> PROVIDED ENTRIES:
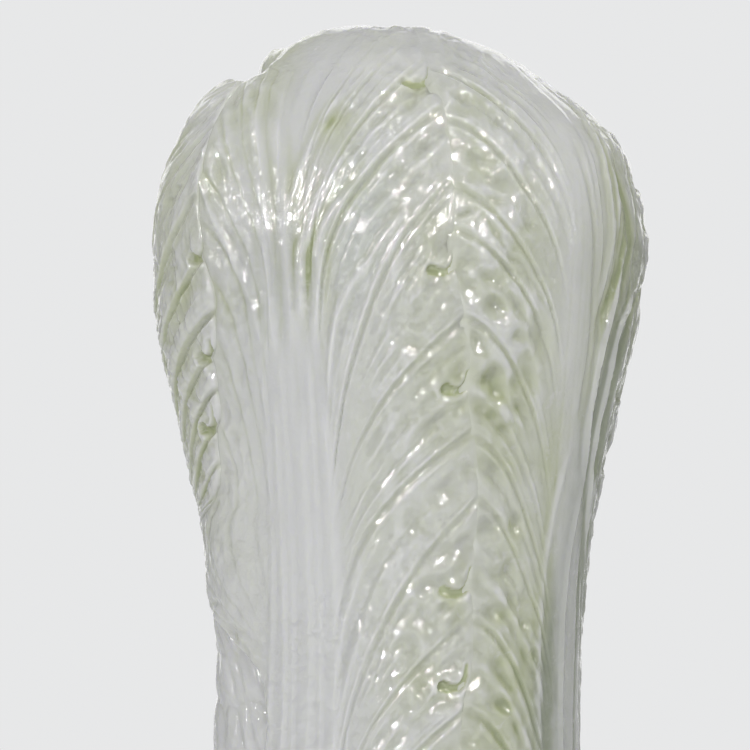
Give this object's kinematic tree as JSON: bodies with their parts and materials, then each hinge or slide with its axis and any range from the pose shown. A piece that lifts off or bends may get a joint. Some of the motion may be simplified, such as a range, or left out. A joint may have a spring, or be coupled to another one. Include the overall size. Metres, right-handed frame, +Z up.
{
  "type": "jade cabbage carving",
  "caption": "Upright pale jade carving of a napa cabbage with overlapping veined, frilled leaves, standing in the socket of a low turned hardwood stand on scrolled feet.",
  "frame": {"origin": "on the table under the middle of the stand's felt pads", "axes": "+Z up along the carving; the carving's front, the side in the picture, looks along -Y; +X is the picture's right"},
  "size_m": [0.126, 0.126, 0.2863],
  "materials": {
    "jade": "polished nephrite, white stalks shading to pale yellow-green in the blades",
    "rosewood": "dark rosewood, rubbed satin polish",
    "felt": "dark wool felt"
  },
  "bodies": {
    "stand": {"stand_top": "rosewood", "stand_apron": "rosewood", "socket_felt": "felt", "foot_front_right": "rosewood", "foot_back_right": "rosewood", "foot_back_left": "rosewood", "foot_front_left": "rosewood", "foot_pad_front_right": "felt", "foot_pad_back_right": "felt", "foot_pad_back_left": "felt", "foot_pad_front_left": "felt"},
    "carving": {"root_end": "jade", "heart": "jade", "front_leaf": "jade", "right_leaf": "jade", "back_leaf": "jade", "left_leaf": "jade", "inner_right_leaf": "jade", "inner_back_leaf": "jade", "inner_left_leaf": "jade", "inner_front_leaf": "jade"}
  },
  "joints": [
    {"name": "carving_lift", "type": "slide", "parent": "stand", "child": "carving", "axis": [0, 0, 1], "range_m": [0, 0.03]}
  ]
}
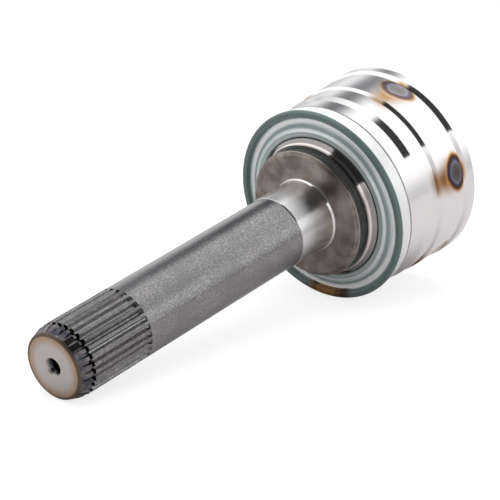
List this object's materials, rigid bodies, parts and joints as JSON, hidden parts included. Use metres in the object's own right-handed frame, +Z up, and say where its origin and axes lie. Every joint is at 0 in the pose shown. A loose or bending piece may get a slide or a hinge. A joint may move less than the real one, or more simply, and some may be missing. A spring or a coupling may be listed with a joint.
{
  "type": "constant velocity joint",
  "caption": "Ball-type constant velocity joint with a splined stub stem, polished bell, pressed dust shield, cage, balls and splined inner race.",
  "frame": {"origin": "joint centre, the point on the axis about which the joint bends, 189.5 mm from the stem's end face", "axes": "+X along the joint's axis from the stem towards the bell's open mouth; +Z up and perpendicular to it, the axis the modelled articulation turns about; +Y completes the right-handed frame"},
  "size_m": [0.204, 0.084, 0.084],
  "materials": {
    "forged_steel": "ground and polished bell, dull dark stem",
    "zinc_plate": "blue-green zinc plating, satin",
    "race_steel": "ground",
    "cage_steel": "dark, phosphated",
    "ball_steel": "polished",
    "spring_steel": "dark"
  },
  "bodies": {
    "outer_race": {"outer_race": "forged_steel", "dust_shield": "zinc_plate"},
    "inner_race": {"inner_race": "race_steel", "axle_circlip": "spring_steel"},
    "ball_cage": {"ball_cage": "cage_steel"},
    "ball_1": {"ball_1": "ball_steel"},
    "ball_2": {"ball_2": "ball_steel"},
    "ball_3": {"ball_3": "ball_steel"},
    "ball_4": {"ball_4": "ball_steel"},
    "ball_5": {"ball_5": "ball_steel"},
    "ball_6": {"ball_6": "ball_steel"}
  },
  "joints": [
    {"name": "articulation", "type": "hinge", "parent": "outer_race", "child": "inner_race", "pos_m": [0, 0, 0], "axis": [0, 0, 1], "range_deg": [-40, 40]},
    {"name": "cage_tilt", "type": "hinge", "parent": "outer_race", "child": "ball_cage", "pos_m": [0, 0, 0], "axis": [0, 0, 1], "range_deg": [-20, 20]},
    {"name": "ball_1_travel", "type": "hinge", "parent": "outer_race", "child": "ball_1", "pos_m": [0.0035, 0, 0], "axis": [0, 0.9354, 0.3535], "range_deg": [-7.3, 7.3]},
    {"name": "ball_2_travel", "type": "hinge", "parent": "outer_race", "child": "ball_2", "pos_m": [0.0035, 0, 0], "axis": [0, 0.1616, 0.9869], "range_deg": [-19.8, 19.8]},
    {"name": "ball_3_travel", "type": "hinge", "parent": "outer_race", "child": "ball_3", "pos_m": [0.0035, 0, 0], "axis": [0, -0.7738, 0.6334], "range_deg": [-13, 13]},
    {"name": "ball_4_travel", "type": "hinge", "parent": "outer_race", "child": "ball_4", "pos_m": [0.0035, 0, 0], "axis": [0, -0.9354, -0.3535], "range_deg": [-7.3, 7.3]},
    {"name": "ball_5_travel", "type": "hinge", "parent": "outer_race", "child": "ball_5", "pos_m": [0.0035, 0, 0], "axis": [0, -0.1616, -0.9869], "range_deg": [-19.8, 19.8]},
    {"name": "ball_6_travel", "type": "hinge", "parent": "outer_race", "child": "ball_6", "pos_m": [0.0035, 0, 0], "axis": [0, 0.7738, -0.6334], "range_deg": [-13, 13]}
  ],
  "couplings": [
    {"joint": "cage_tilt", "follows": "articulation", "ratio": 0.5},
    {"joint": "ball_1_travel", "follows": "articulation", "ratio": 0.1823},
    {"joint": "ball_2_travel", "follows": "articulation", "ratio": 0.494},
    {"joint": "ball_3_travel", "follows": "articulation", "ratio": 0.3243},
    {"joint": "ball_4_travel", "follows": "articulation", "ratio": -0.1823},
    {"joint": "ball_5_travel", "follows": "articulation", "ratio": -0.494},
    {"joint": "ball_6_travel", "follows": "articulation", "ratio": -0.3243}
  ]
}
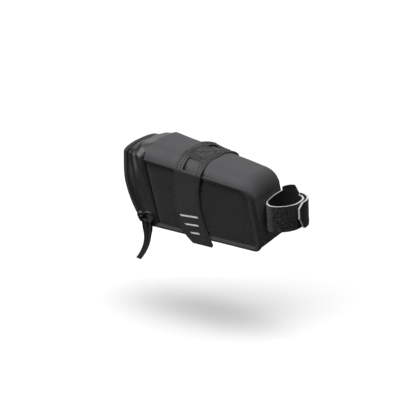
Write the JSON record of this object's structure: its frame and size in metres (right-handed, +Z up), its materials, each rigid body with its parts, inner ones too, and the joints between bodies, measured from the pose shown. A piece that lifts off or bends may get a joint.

> THE TASK: Restate the data above word for word.

> FINISHED TASK:
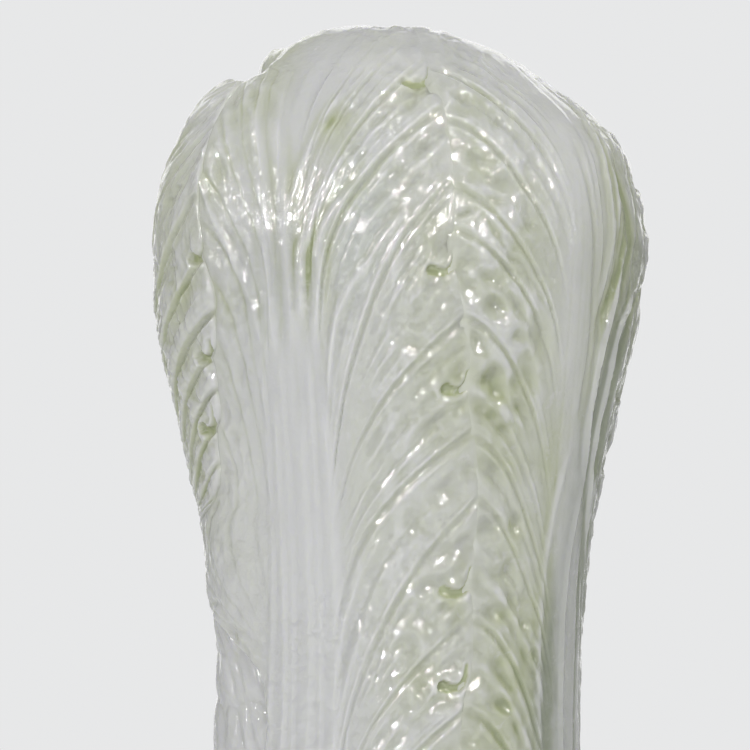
Give this object's kinematic tree as JSON: bodies with their parts and materials, then each hinge or slide with its axis and any range from the pose shown. A piece that lifts off or bends may get a joint. Some of the motion may be simplified, such as a range, or left out. A joint may have a spring, or be coupled to another one. Include the overall size. Metres, right-handed frame, +Z up.
{
  "type": "jade cabbage carving",
  "caption": "Upright pale jade carving of a napa cabbage with overlapping veined, frilled leaves, standing in the socket of a low turned hardwood stand on scrolled feet.",
  "frame": {"origin": "on the table under the middle of the stand's felt pads", "axes": "+Z up along the carving; the carving's front, the side in the picture, looks along -Y; +X is the picture's right"},
  "size_m": [0.126, 0.126, 0.2863],
  "materials": {
    "jade": "polished nephrite, white stalks shading to pale yellow-green in the blades",
    "rosewood": "dark rosewood, rubbed satin polish",
    "felt": "dark wool felt"
  },
  "bodies": {
    "stand": {"stand_top": "rosewood", "stand_apron": "rosewood", "socket_felt": "felt", "foot_front_right": "rosewood", "foot_back_right": "rosewood", "foot_back_left": "rosewood", "foot_front_left": "rosewood", "foot_pad_front_right": "felt", "foot_pad_back_right": "felt", "foot_pad_back_left": "felt", "foot_pad_front_left": "felt"},
    "carving": {"root_end": "jade", "heart": "jade", "front_leaf": "jade", "right_leaf": "jade", "back_leaf": "jade", "left_leaf": "jade", "inner_right_leaf": "jade", "inner_back_leaf": "jade", "inner_left_leaf": "jade", "inner_front_leaf": "jade"}
  },
  "joints": [
    {"name": "carving_lift", "type": "slide", "parent": "stand", "child": "carving", "axis": [0, 0, 1], "range_m": [0, 0.03]}
  ]
}
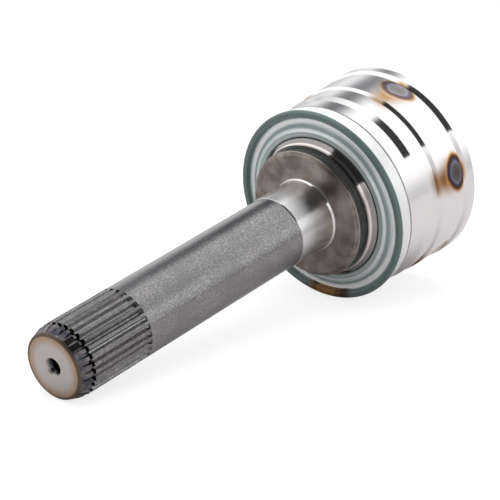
List this object's materials, rigid bodies, parts and joints as JSON, hidden parts included. Use metres in the object's own right-handed frame, +Z up, and say where its origin and axes lie. Every joint is at 0 in the pose shown. A loose or bending piece may get a slide or a hinge. A joint may move less than the real one, or more simply, and some may be missing. A spring or a coupling may be listed with a joint.
{
  "type": "constant velocity joint",
  "caption": "Ball-type constant velocity joint with a splined stub stem, polished bell, pressed dust shield, cage, balls and splined inner race.",
  "frame": {"origin": "joint centre, the point on the axis about which the joint bends, 189.5 mm from the stem's end face", "axes": "+X along the joint's axis from the stem towards the bell's open mouth; +Z up and perpendicular to it, the axis the modelled articulation turns about; +Y completes the right-handed frame"},
  "size_m": [0.204, 0.084, 0.084],
  "materials": {
    "forged_steel": "ground and polished bell, dull dark stem",
    "zinc_plate": "blue-green zinc plating, satin",
    "race_steel": "ground",
    "cage_steel": "dark, phosphated",
    "ball_steel": "polished",
    "spring_steel": "dark"
  },
  "bodies": {
    "outer_race": {"outer_race": "forged_steel", "dust_shield": "zinc_plate"},
    "inner_race": {"inner_race": "race_steel", "axle_circlip": "spring_steel"},
    "ball_cage": {"ball_cage": "cage_steel"},
    "ball_1": {"ball_1": "ball_steel"},
    "ball_2": {"ball_2": "ball_steel"},
    "ball_3": {"ball_3": "ball_steel"},
    "ball_4": {"ball_4": "ball_steel"},
    "ball_5": {"ball_5": "ball_steel"},
    "ball_6": {"ball_6": "ball_steel"}
  },
  "joints": [
    {"name": "articulation", "type": "hinge", "parent": "outer_race", "child": "inner_race", "pos_m": [0, 0, 0], "axis": [0, 0, 1], "range_deg": [-40, 40]},
    {"name": "cage_tilt", "type": "hinge", "parent": "outer_race", "child": "ball_cage", "pos_m": [0, 0, 0], "axis": [0, 0, 1], "range_deg": [-20, 20]},
    {"name": "ball_1_travel", "type": "hinge", "parent": "outer_race", "child": "ball_1", "pos_m": [0.0035, 0, 0], "axis": [0, 0.9354, 0.3535], "range_deg": [-7.3, 7.3]},
    {"name": "ball_2_travel", "type": "hinge", "parent": "outer_race", "child": "ball_2", "pos_m": [0.0035, 0, 0], "axis": [0, 0.1616, 0.9869], "range_deg": [-19.8, 19.8]},
    {"name": "ball_3_travel", "type": "hinge", "parent": "outer_race", "child": "ball_3", "pos_m": [0.0035, 0, 0], "axis": [0, -0.7738, 0.6334], "range_deg": [-13, 13]},
    {"name": "ball_4_travel", "type": "hinge", "parent": "outer_race", "child": "ball_4", "pos_m": [0.0035, 0, 0], "axis": [0, -0.9354, -0.3535], "range_deg": [-7.3, 7.3]},
    {"name": "ball_5_travel", "type": "hinge", "parent": "outer_race", "child": "ball_5", "pos_m": [0.0035, 0, 0], "axis": [0, -0.1616, -0.9869], "range_deg": [-19.8, 19.8]},
    {"name": "ball_6_travel", "type": "hinge", "parent": "outer_race", "child": "ball_6", "pos_m": [0.0035, 0, 0], "axis": [0, 0.7738, -0.6334], "range_deg": [-13, 13]}
  ],
  "couplings": [
    {"joint": "cage_tilt", "follows": "articulation", "ratio": 0.5},
    {"joint": "ball_1_travel", "follows": "articulation", "ratio": 0.1823},
    {"joint": "ball_2_travel", "follows": "articulation", "ratio": 0.494},
    {"joint": "ball_3_travel", "follows": "articulation", "ratio": 0.3243},
    {"joint": "ball_4_travel", "follows": "articulation", "ratio": -0.1823},
    {"joint": "ball_5_travel", "follows": "articulation", "ratio": -0.494},
    {"joint": "ball_6_travel", "follows": "articulation", "ratio": -0.3243}
  ]
}
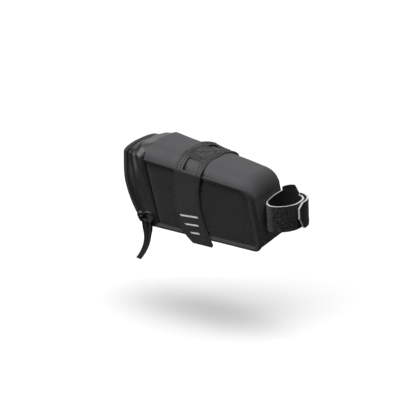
Write the JSON record of this object's structure: its frame and size in metres (right-handed, +Z up), its materials, each rigid body with its parts, inner ones too, and the joints between bodies, measured from the pose shown. A piece that lifts off or bends may get a joint.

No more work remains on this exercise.